Naftogaz and Symbio Infrastructure, the parent company behind the currently-defunct Énergie Saguenay LNG project, signed the agreement June 5 in Washington, DC, Énergie Saguenay announced in a blog post Friday.
“This agreement is an important milestone on Ukraine’s path of transitioning to diverse supplies of energy from around the globe, which we began at the end of 2014, when we stopped the direct import of Russian natural gas,” said Naftogaz Ukraine CEO Yuriy Vitrenko. “Since then, we’ve fortified our energy independence by being an active player in the European energy market. We believe opportunities for procuring reliable, responsibly produced long-term energy supply from allies like Canada—and from Symbio’s facilities—by 2027 is critical to our energy security, transition, and future economic prosperity.”

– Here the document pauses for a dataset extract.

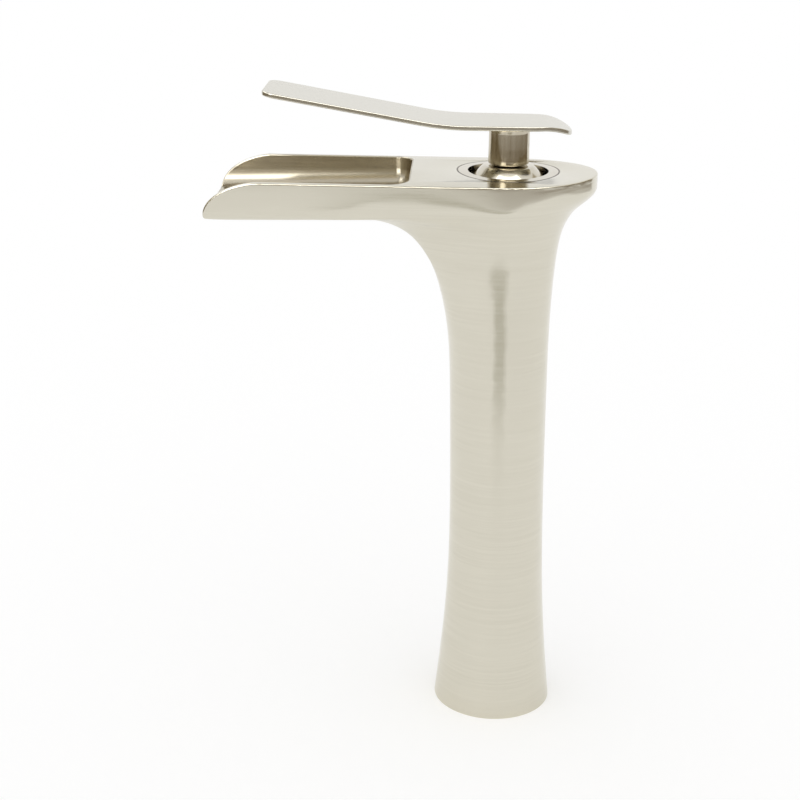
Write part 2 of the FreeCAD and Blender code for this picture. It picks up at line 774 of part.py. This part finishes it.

“Energy from Symbio’s innovative, net-zero, hydropower-driven infrastructure will provide competitive energy to Ukraine and will significantly reduce global GHG emissions by displacing higher-emission energy sources used in Europe, such as coal, heavy fuel oil, and higher carbon intensity sources of natural gas and LNG,” said Symbio founder and chair Jim Illich.
Before the provincial government rejected the C$14-billion Énergie Saguenay megaproject in July, 2021, more than 150 Quebec scientists warned in an open letter to Prime Minister Justin Trudeau and Premier François Legault that the self-styled “carbon-neutral” project would increase life cycle greenhouse gas emissions by more than 37 million tonnes per year.
In a statement to Radio-Canada Saturday, the lead proponent for Énergie Saguenay, Symbio subsidiary GNL-Québec, said the project is economically and environmentally viable and more needed than ever. “The current situation in Europe has exacerbated the need that was already there to diversify the continent’s energy supplies toward reliable, low-carbon sources,” said spokesperson Louis-Martin Leclerc.
He also pointed back to encouraging words in March from Natural Resource Minister Jonathan Wilkinson, praising the “hand the Canadian government has extended to our European allies to provide responsible, lower-carbon LNG to the world.
But Ottawa rejected the GNL-Québec project in February, Radio-Canada recalls, and when Wilkinson got specific about touting Canadian LNG to Europe, he name-checked two potential projects in New Brunswick and Nova Scotia but explicitly ruled out Énergie Saguenay.
In mid-April, Quebec’s National Assembly voted to ban new oil and gas exploration and shut down existing drill sites within three years, making it the first state anywhere to do so. The bill passed just days after Bloomberg News reported that GNL Québec was trying to resurrect its project.
Last week, Ukraine’s new ambassador to Canada, Yulia Kovaliv, drew a standing ovation at the Global Energy Show in Calgary with her call for Canadian fossils to move into the European market. After the EU announced an embargo on Russian oil June 1, “she said Europe needs Canadian energy to help replace the barrels that will be lost by 2023,” CBC writes.
“That is a big move,” Kovaliv said of the embargo. “It will be a significant challenge for the overall European continent,” and “Canadian companies, we do think, should take the opportunity to enter and expand in the EU market.”
A day later, the Globe and Mail reported that Naftogaz was pitching Canadian fossils to send their technology, expertise, and investment dollars to help Ukraine develop its own oil and gas.
“Ukraine was the principal gas-producing region of the Soviet Union until the late 1970s. Technical studies over the past year have identified even more natural gas deposits, which Naftogaz says could lead to the drilling of thousands of horizontal wells,” the Globe wrote. Oleg Tolmachev, director of Naftogaz’s exploration and production division, projected capacity on the scale of Canada’s massive Montney or Duvernay fracking regions, with potential for Ukraine to extract enough gas to meet its own needs and begin exporting to the European Union.